Master Data Management (MDM) as the Foundation for Reliable Analytics
Let's get real for a second. You've got a customer named "Robert Smith" in your CRM. Over in the billing system, he's "Rob Smith." The e-commerce platform knows him as "Bobby S." And the support ticket log? That's "Robert S." Four different systems, four slightly different versions of the truth. Trying to run analytics on this mess is like trying to bake a cake with a recipe that changes every time you open the book. You'll get a result, but good luck trusting it. This is the daily chaos Master Data Management (MDM) was built to fix.
The "Golden Record" Isn't Magic, It's Housekeeping
Forget the buzzword. Think of MDM as the ultimate source of truth for your business's core nouns. Customer. Product. Location. Employee. It’s the system that says, "Alright, for this unique human being, this is their one true name, their one true email, and their one true account ID." That single, authoritative version is the golden record. It's not creating new data. It's cleaning up, matching, merging, and governing the data you already have. So when your analytics platform asks, "Who is Robert Smith?" every single system points to the same, correct answer. Finally.
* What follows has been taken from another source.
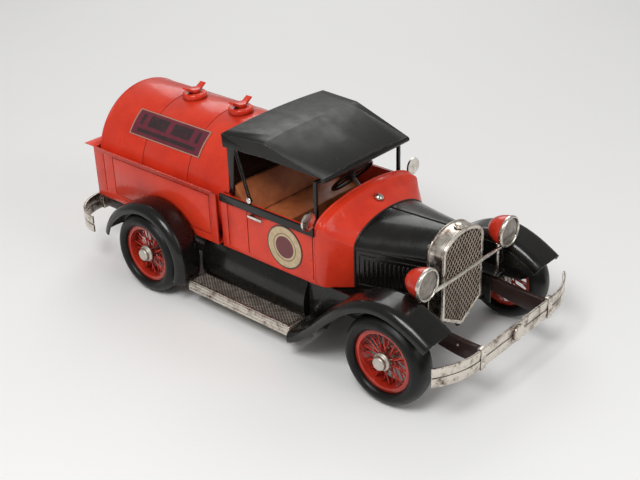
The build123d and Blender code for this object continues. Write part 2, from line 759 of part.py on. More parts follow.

Bad Data Costs Real Money (And Your Sanity)
Here's the thing. Without a solid MDM foundation, your fancy analytics are built on sand. You think you're seeing a 20% sales surge in Milwaukee? Actually, you're just seeing Milwaukee data mixed with Milwaukeeee (thanks, typo) for the first time. You launch a targeted email campaign, only to spam your best customers because you didn't know "bob@company.com" and "robert@company.com" were the same person. The costs are everywhere: wasted marketing spend, inaccurate forecasting, operational inefficiency, and massive compliance risk. Reliable analytics isn't about fancier algorithms first. It's about cleaner data first.
How MDM Actually Works: Less Glamour, More Rules
So how does this fix happen? MDM platforms are the referees. They set the rules of the game. When new data comes in—a product SKU from a supplier, a customer sign-up from the web—the MDM system checks it against the golden record. Is this a new customer, or a match for an existing one? It standardizes formats (USA vs. U.S.A.), validates entries, and enforces business rules. It’s a continuous process of governance, not a one-time data cleanse. For product data, this means one clear description, one set of attributes, one truth across every sales channel. No more conflicting specs confusing your customers—or your inventory reports.
Picking an MDM Platform: Ask the Annoying Questions
You can't just buy "MDM" and be done. You're buying a new core piece of your data architecture. Is it a cloud-native SaaS, or an on-premise beast? How does it handle matching—is it just rules-based, or does it use AI to find fuzzy duplicates? Can it handle the scale and speed you need? Most importantly, how will it connect to everything else? The best MDM platform is the one that fits your tech stack and your team's skills. Don't get sold on features you'll never use. Focus on the core job: creating and maintaining that golden record for the few data types that actually matter to your business.
Think of MDM not as an IT project, but as an investment in clarity. It’s the unsexy, foundational work that makes every other data initiative possible. It’s what stops the arguments about whose numbers are right and starts the conversation about what the numbers mean. Your analytics can only be as confident as the data they're based on. Do you trust yours?